Commenting on the Prime Minister’s speech on Brexit, Liz Maher, President of the South and Mid Wales Chambers of Commerce said:
“In business, what you achieve in a negotiation – not what you bid for – is what really matters.
“The Brexit process is no different. While businesses now have a clearer sense of the Prime Minister’s top-line priorities, they will come away from her speech knowing little more about the likely outcome of the Brexit negotiations than they did yesterday.
“The simple fact is that Welsh businesses are carrying on. Our members who are directly-affected are being pragmatic and, with our support, are preparing for a range of possible outcomes.
“Whatever the final outcome we in Wales must focus on getting the basics right. Businesses here need the right skills, we need to get on and build much needed infrastructure and we need a business environment where firms can succeed.”
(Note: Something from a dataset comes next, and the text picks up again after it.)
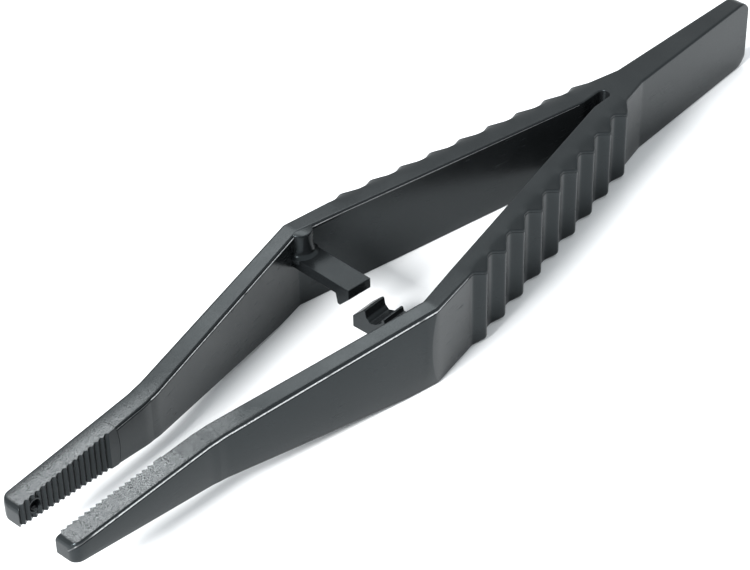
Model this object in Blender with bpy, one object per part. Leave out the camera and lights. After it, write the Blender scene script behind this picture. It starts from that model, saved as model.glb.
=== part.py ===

On the Single Market and Customs Union:
“Many businesses facing immediate post-Brexit impacts have been preparing for the eventuality that the UK would leave both the Single Market and the Customs Union, with some sort of free trade deal to follow.
“The Prime Minister’s remarks largely confirm this, and although it will disappoint many Welsh businesses I would encourage all firms to put in place plans for when we leave the Single Market. The Chamber of Commerce’s international trade team regularly advise businesses on the requirements for export and will be ready to support our affected members though any changes.”
On proposals for a transitional period after Brexit:
“Agreeing a reasonable transitional period that gives directly-affected businesses the breathing space they need to adapt to new realities would simply be common sense.”
“If, as the Prime Minister suggested, citizens of the EU-27 are subject to future restrictions, a simple and light-touch system is required. Bringing EU nationals into the costly and bureaucratic Home Office work permit process would be a huge regulatory burden for many businesses, especially when their immediate skills shortages at every level remain acute.”